'''
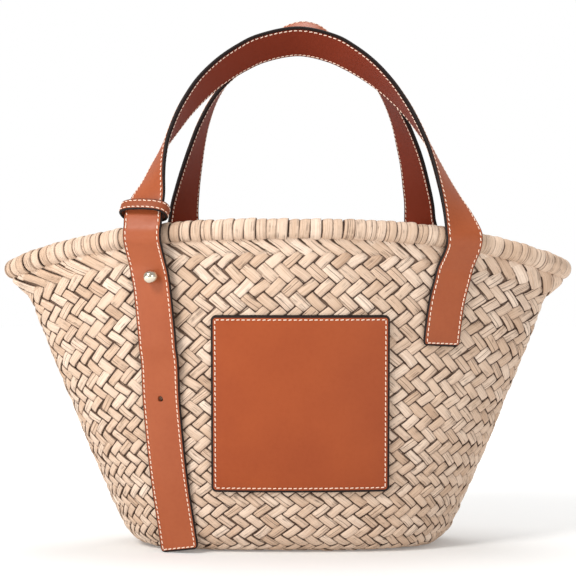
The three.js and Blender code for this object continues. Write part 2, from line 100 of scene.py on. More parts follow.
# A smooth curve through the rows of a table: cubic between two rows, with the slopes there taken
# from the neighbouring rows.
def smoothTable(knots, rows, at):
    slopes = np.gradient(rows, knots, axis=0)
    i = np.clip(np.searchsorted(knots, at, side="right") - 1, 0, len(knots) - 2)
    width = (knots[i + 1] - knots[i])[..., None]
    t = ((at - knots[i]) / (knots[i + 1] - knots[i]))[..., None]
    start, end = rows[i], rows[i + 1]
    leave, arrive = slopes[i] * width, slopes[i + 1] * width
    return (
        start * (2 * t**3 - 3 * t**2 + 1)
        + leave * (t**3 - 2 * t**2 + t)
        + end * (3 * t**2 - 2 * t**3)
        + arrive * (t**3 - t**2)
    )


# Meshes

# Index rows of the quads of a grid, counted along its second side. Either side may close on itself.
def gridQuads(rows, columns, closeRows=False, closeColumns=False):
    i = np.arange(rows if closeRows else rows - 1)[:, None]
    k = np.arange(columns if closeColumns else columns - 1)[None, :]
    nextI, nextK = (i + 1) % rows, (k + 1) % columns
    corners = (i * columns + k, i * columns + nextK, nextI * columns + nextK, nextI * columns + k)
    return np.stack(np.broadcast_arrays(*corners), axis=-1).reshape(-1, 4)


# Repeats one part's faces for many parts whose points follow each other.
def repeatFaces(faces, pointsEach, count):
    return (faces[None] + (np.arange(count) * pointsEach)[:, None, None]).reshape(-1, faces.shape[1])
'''
Written instruction:
Using the data above, repeat every line exactly.

Output of the exercise:
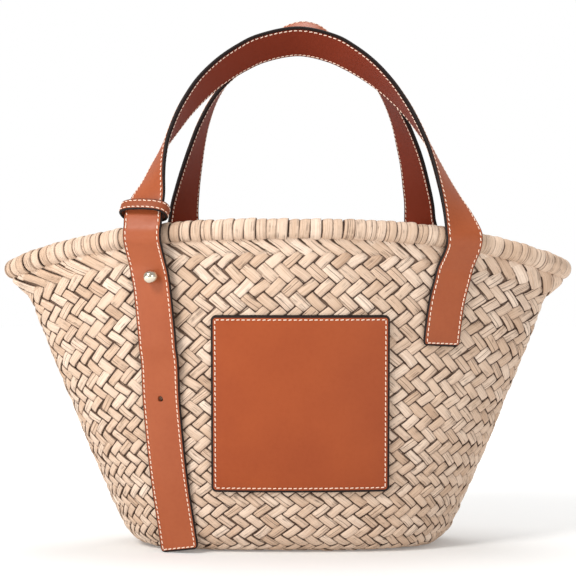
The three.js and Blender code for this object continues. Write part 2, from line 100 of scene.py on. More parts follow.
# A smooth curve through the rows of a table: cubic between two rows, with the slopes there taken
# from the neighbouring rows.
def smoothTable(knots, rows, at):
    slopes = np.gradient(rows, knots, axis=0)
    i = np.clip(np.searchsorted(knots, at, side="right") - 1, 0, len(knots) - 2)
    width = (knots[i + 1] - knots[i])[..., None]
    t = ((at - knots[i]) / (knots[i + 1] - knots[i]))[..., None]
    start, end = rows[i], rows[i + 1]
    leave, arrive = slopes[i] * width, slopes[i + 1] * width
    return (
        start * (2 * t**3 - 3 * t**2 + 1)
        + leave * (t**3 - 2 * t**2 + t)
        + end * (3 * t**2 - 2 * t**3)
        + arrive * (t**3 - t**2)
    )


# Meshes

# Index rows of the quads of a grid, counted along its second side. Either side may close on itself.
def gridQuads(rows, columns, closeRows=False, closeColumns=False):
    i = np.arange(rows if closeRows else rows - 1)[:, None]
    k = np.arange(columns if closeColumns else columns - 1)[None, :]
    nextI, nextK = (i + 1) % rows, (k + 1) % columns
    corners = (i * columns + k, i * columns + nextK, nextI * columns + nextK, nextI * columns + k)
    return np.stack(np.broadcast_arrays(*corners), axis=-1).reshape(-1, 4)


# Repeats one part's faces for many parts whose points follow each other.
def repeatFaces(faces, pointsEach, count):
    return (faces[None] + (np.arange(count) * pointsEach)[:, None, None]).reshape(-1, faces.shape[1])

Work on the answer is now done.